One of the playwrights showcased in this year’s show is Regan Cashman of Chesapeake Beach, who wrote “The Set Up,” a romantic comedy about online relationships becoming real relationships. Cashman also acted in her play and served as master of ceremonies, introducing each performance. Cashman is the vice president and youth troupe director for The Twin Beach Players in North Beach. While she has written several plays, “The Set Up” is her first to be produced.
She said she stood backstage and listened to the audience’s response. “It was nice to hear people laughing at it,” she said later.
“A Happy Life,” by Andrea Hein of Clements, is the opening play, a drama about a time when the government has banned abortion and a young couple, played by Joseph W. Turner and Hailey Dodges, debate how to deal with an unexpected pregnancy.
“Miracle at Downtown Alley,” written by 12-year-old twins Loranika and Varanika Sharma of Waldorf, is about a woman praying for a miracle so that her charity can avoid foreclosure.
“Vicky,” by Peter S. Coburg, which is a pen name for a Southern Maryland resident, features Gregory as a vigilante vampire, and Turner again, this time as a reporter.
The final play, “Middle Ground” by R. DaSilva of St. Mary’s County, was selected to be part of the Maryland State One-Act Festival and focuses on a political speech during an election. A man named David, played by Robert Rausch, and his wife, played by Wendy Heidrich, try to sabotage an election by writing speeches for a conservative candidate when David is a devoted liberal.
In addition to the one-act plays, Southern Maryland Originals 2012 features Debs Szymkowiak of St. Mary’s, a regular with the Folk Salad Trio, performing three of her original songs, and poet Randy Bridgeman of Lexington Park reading several poems from his 2008 book, “Mechanic on Duty.”
The night’s one spoken-word performance is a comedy featuring Turner performing the action while writer Fred Ruark of California reads his piece, “The Goalie,” and serves as part of the performance, as well.
The producer of this year’s Southern Maryland Originals is George R. Johnson, who also performs in one of the one-acts, “Miracle at Downtown Alley.” In previous years, he was one of the playwrights, writing “The Importance of Being Hairy,” and an actor.
The chief strength of the collection of works that make up this year’s Southern Maryland Originals presentation “is the diversity of the writers,” Johnson said. “The strength of the show really comes from the writers.”

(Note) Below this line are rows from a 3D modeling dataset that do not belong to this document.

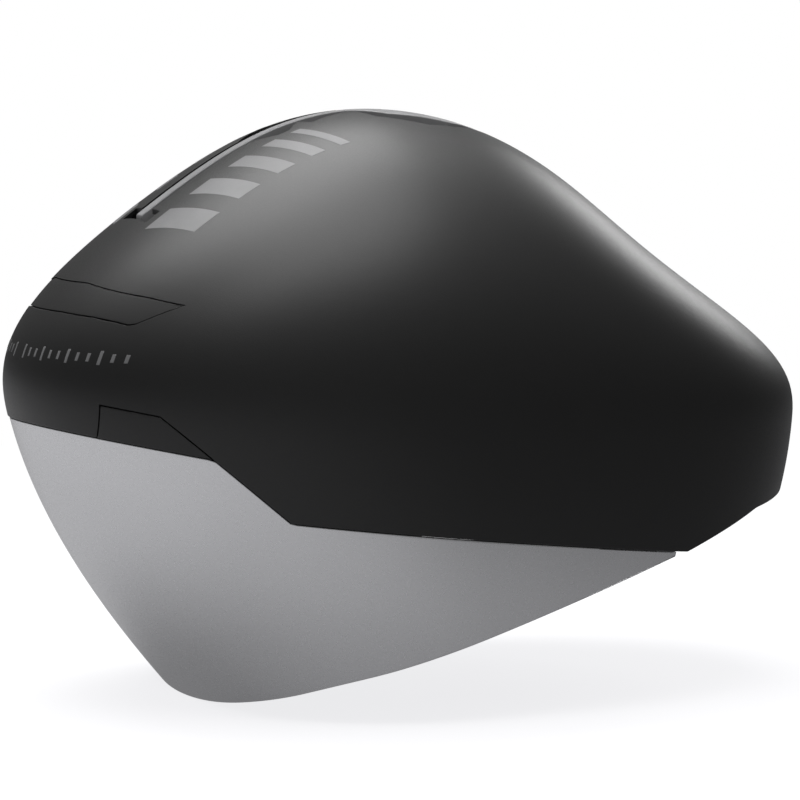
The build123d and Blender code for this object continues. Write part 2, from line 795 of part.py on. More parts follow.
pinion_start = cradle_back + back_wall + seat_gap
pinion = rod((pinion_start, 0, dial_level), (1, 0, 0), pinion_radius - tooth_height, pinion_length)
for i in range(pinion_teeth):
    turn = Pos(pinion_start + pinion_length / 2, 0, dial_level) * Rot(360 * i / pinion_teeth, 0, 0)
    tooth = Pos(0, 0, pinion_radius - tooth_height) * Box(pinion_length, tooth_height, 2 * tooth_height)
    pinion = pinion + turn * tooth
pinion = pinion - rod((pinion_start - overrun, 0, dial_level), (1, 0, 0), dial_shaft_radius, 3 * overrun)
parts["drive_pinion"] = pinion

# Chin straps: a front and a rear leg meet at the divider, and one leg runs to the buckle

def along_line(start, end, share):
    return tuple(a + (b - a) * share for a, b in zip(start, end))


def webbing(points, ups):
    return ribbon(points, ups, [strap_wall] * len(points), [strap_width] * len(points))


def side_leg(anchor):
    """Straight strap on the cheek, from past its pin to the fork."""
    start = along_line(anchor, fork, -strap_tail_share)
    return webbing([start, fork], [(anchor[2] - fork[2], 0, fork[0] - anchor[0])] * 2)


def strap(buckle_side):
    """Left strap: two legs meet at the fork, and one runs under the chin to the buckle."""
    end = (buckle_x, buckle_side + seat_gap, buckle_z)
    before = (buckle_x, buckle_side + strap_width / 2, buckle_z)
    run = chin_route + [before, end]
    ups = [along_line(chin_up_fork, chin_up_buckle, i / (len(run) - 1)) for i in range(len(run))]
    whole_strap = side_leg(front_anchor) + side_leg(rear_anchor) + webbing(run, ups)
    for x, y, z in (front_anchor, rear_anchor):
        whole_strap = whole_strap - rod((x, 0, z), (0, 1, 0), pin_radius + running_gap, widest)
    return whole(whole_strap)


parts["strap_left"] = strap(socket_length)
parts["strap_right"] = mirror(strap(tongue_length), Plane.XZ)
pin_holes = [(x, y - strap_wall, z) for x, y, z in (front_anchor, rear_anchor)]

# Pins that hold the straps and the height post to the foam

pins = []
for point in pin_holes:
    head_y = point[1] - seat_gap - pin_head
    pin = rod((point[0], head_y, point[2]), (0, 1, 0), pin_head_radius, pin_head)
    pin = pin + rod((point[0], head_y, point[2]), (0, 1, 0), pin_radius, pin_length + strap_wall + pin_head)
    pins += list(both_sides(pin).values())
    for side in (1, -1):
        hole_start = (point[0], side * head_y, point[2])
        hole_length = pin_length + 3 * pin_head + strap_wall
        foam_cuts.append(rod(hole_start, (0, side, 0), pin_radius + running_gap, hole_length))
parts["strap_pins"] = whole(Compound(children=[p.solids()[0] for p in pins]))

post_pins = []
for z in post_pin_levels:
    post_pin = rod((post_front + seat_gap, 0, z), (-1, 0, 0), pin_radius, pin_length)
    post_pin = post_pin + rod((post_front + seat_gap, 0, z), (1, 0, 0), post_pin_head_radius, pin_head)
    hole = rod((post_front + overrun, 0, z), (-1, 0, 0), pin_radius + running_gap, pin_length + 2 * overrun)
    parts["height_post"] = parts["height_post"] - hole
    foam_cuts.append(hole)
    post_pins.append(post_pin)
parts["post_pins"] = whole(Compound(children=[p.solids()[0] for p in post_pins]))

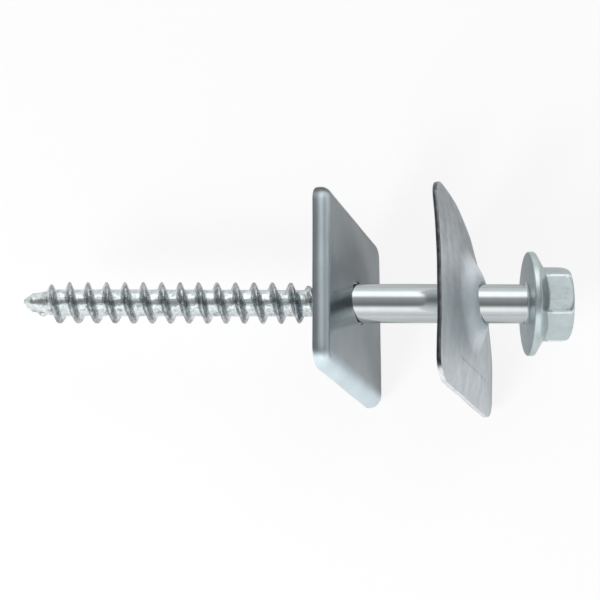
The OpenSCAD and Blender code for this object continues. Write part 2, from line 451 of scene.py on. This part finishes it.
def outline(half_x, half_y, corner, inset):
    """A rounded rectangle, set in from its edge. It has the same number of points at every inset."""
    r = max(corner - inset, 0.05)
    reach = (half_x - inset - r, half_y - inset - r)
    signs = ((1, 1), (-1, 1), (-1, -1), (1, -1))
    points = []
    for quarter in range(4):
        here = (signs[quarter][0] * reach[0], signs[quarter][1] * reach[1])
        after = signs[(quarter + 1) % 4]
        there = (after[0] * reach[0], after[1] * reach[1])
        points += arc(here, r, 90 * quarter, 90 * quarter + 90, CORNER_STEPS)[:-1]
        turn = math.radians(90 * quarter + 90)
        out = (r * math.cos(turn), r * math.sin(turn))
        for i in range(SIDE_STEPS):
            share = i / SIDE_STEPS
            points.append((mix(here[0], there[0], share) + out[0],
                           mix(here[1], there[1], share) + out[1]))
    return points


def between(near, far, share):
    """Part of the way from one loop to another, point by point."""
    return [(mix(a[0], b[0], share), mix(a[1], b[1], share)) for a, b in zip(near, far)]


def circle_on(edge, r):
    """A circle with a point in the direction of each point of an outline."""
    return [(x / math.hypot(x, y) * r, y / math.hypot(x, y) * r) for x, y in edge]


def hole_on(edge, lean, hole_r, height, sheet, aside, wider):
    """The oval that the thread just passes, in a leaning sheet whose face is at a height."""
    slope = math.radians(lean)
    lift = hole_r * math.cos(slope) - CREST_R - SLIDE_GAP
    half_x = (CREST_R + HOLE_PLAY) / math.cos(slope) + sheet / 2 * math.tan(slope) + wider
    half_y = CREST_R + HOLE_PLAY + wider
    middle_x = lift / math.cos(slope) + (height - sheet / 2) * math.tan(slope)
    return [(middle_x + x * half_x, y * half_y - aside) for x, y in circle_on(edge, 1)]


def pressed_skin(name, rows):
    """A closed skin through loops of points, whose last loop meets the first."""
    count = len(rows[0])
    points = [p for row in rows for p in row]
    faces = []
    for k in range(len(rows)):
        low = k * count
        high = (k + 1) % len(rows) * count
        for i in range(count):
            following = (i + 1) % count
            faces.append((low + i, low + following, high + following, high + i))
    return build(name, points, faces)


def plate_origin(lean, hole_r, aside, on_axis):
    """Middle of a leaning plate's face, with its hole just under the screw's lower side."""
    lift = hole_r * math.cos(math.radians(lean)) - CREST_R - SLIDE_GAP
    return Vector((-on_axis - lift * math.tan(math.radians(lean)), aside, lift))


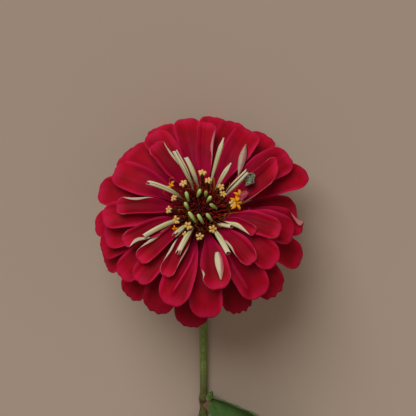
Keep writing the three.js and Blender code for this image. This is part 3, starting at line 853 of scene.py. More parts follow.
def closedFloretBodies():
    # Rods with a swelling top: the radius grows to seven tenths of the height and closes as a quarter
    # circle does, with five shallow furrows.
    places = np.array(closedFlorets)
    low, high = discShape["closedHeights"]
    middles = headPoint(places[:, 0], places[:, 1], (low + high) / 2)
    middles = middles + np.array([0, discShape["closedShift"], 0])
    lean = np.column_stack([places[:, 2:4], np.full(len(places), high - low)])
    feet = middles - lean / 2
    tips = middles + lean / 2
    axes = unit(tips - feet)
    length = np.linalg.norm(tips - feet, axis=-1)[:, None, None] + discShape["closedOver"]
    u = np.sin(np.linspace(0, np.pi / 2, 18))[None, 1:-1, None]
    turn = turns(discShape["closedSides"])
    radius = discShape["closedRadius"] * blend(0.55, 1.0, smoothStep(u, 0, 0.7))
    radius = radius * np.sqrt(clamp(1 - clamp((u - 0.72) / 0.28) ** 2))
    furrow = 1 - 0.06 * (0.5 + 0.5 * np.cos(5 * turn)) * smoothStep(u, 0.2, 0.8)
    reach = np.broadcast_to(radius * furrow, (len(places), u.shape[1], len(turn)))
    height = np.broadcast_to(u * length, reach.shape)
    rings = axisRings(feet, axes, reach, height)
    points, faceLists = closedTubes(rings, feet, feet + axes * length[:, 0])
    tone = places[:, 4:]
    fields = {
        "along": ringValues(u, reach.shape, 0.0, 1.0),
        "tone": ringValues(tone[:, :, None], reach.shape, tone, tone),
    }
    return points, faceLists, fields


tubeShape = {
    "shares": (0, 0.25, 0.5, 0.72, 0.88, 0.97, 1.0, 0.99),  # of the tube's length, where its radii are
    "radii": (0.22, 0.26, 0.3, 0.36, 0.42, 0.42, 0.3, 0.12),  # as shares of the floret's size
    "sides": 20,
    "ribDepth": 0.1,
}
lobeShapes = {
    # shares of the floret's size: where a lobe starts, bends and ends, as reach and height over the throat,
    # and its half thickness at the start, middle and end
    "star": {"line": [(0.18, -0.1), (0.75, 0.8), (0.9, -0.35)], "radii": [0.2, 0.37, 0.28], "steps": 9},
    "orange": {"line": [(0.12, -0.1), (0.5, 0.42), (0.95, 0.02)], "radii": [0.12, 0.19, 0.08], "steps": 11},
}
lobeCount = 5
lobeSides = 9
lobeVary = {"turn": 0.16, "size": 0.12, "knobs": 0.12}
tubeAlong = 0.32  # the field "along" at the throat, and at both ends of a lobe
lobeAlong = (0.42, 0.92)


def curvedLines(first, middle, last, steps):
    # bends from first to last that lean towards middle: squares of the shares left and gone, and twice their
    # product
    gone = np.linspace(0, 1, steps)[:, None]
    left = 1 - gone
    first, middle, last = (np.asarray(points)[:, None] for points in (first, middle, last))
    return left * left * first + 2 * left * gone * middle + gone * gone * last


def floretStand(places):
    # where each open floret's tube starts, its direction and its length
    footReach, footHeight = discShape["openFoot"]
    feet = headPoint(places[:, 0], np.minimum(footReach, places[:, 1] * 0.6), footHeight)
    tips = headPoint(places[:, 0], places[:, 1], places[:, 2])
    return feet, unit(tips - feet), np.linalg.norm(tips - feet, axis=-1)


def floretTubes(places, sizes, draw):
    # a tube from the foot to the throat that widens as it goes up, ribbed five times round, with a low dome
    feet, axes, length = floretStand(places)
    share = np.array(tubeShape["shares"])[None, :, None]
    reach = np.array(tubeShape["radii"])[None, :, None] * sizes[:, None, None]
    ribs = np.cos(5 * turns(tubeShape["sides"]) + places[:, :1])
    reach = reach * (1 + tubeShape["ribDepth"] * ribs[:, None, :])
    height = np.broadcast_to(share * length[:, None, None], reach.shape)
    rings = axisRings(feet, axes, reach, height)
    points, faceLists = closedTubes(rings, feet - axes * 0.2, feet + axes * (length + 0.05)[:, None])
    tone = draw.uniform(0, 1, (len(places), 1))
    fields = {
        "along": ringValues(share * tubeAlong, reach.shape, 0.0, tubeAlong),
        "tone": ringValues(tone[:, :, None], reach.shape, tone, tone),
    }
    return points, faceLists, fields


def floretLobes(places, sizes, form, draw):
    # Five lobes round each throat, 72 degrees apart, each a round rod along a bend that goes out, up and
    # over.
    feet, axes, length = floretStand(places)
    throats = feet + axes * length[:, None]
    sidewards = unit(np.cross(axes, offAxis))
    count = len(places)
    turn = draw.uniform(0, 2 * np.pi, (count, 1)) + turns(lobeCount)
    turn = turn + lobeVary["turn"] * draw.uniform(-1, 1, (count, lobeCount))
    spokes = circleOf(sidewards, np.cross(axes, sidewards), turn)
    scale = 1 + lobeVary["size"] * draw.uniform(-1, 1, (count, lobeCount))
    scale = (sizes[:, None] * scale)[..., None]
    corners = [
        (throats[:, None] + (spokes * reach + axes[:, None] * height) * scale).reshape(-1, 3)
        for reach, height in form["line"]
    ]
    paths = curvedLines(*corners, form["steps"])
    gone = np.linspace(0, 1, form["steps"])
    thick = np.interp(gone, [0, 0.6, 1], form["radii"]) * np.sqrt(clamp(1.08 - gone**6))
    radii = scale.reshape(-1, 1) * thick
    knobs = 1 + lobeVary["knobs"] * draw.uniform(-1, 1, (count * lobeCount, form["steps"], lobeSides))
    across = np.repeat(axes, lobeCount, 0)[:, None]
    rings = tubeRings(paths, radii[..., None] * knobs, across, lobeSides)
    points, faceLists = closedTubes(rings, paths[:, 0], paths[:, -1])
    tone = np.repeat(draw.uniform(0, 1, (count, 1)), lobeCount, 0)
    shape = rings.shape[:3]
    along = blend(*lobeAlong, gone)
    fields = {
        "along": ringValues(along[None, :, None], shape, *lobeAlong),
        "tone": ringValues(tone[:, :, None], shape, tone, tone),
    }
    return points, faceLists, fields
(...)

He noted that Southern Maryland has many opportunities for residents to see high-quality, locally produced and acted performances and locally written performances at events like Southern Maryland Originals.
“Oh my gosh, it’s incredible how talented these people are,” he said. “I think the community will respond very well [to Southern Maryland Originals 2012]. The hard part is getting them there.”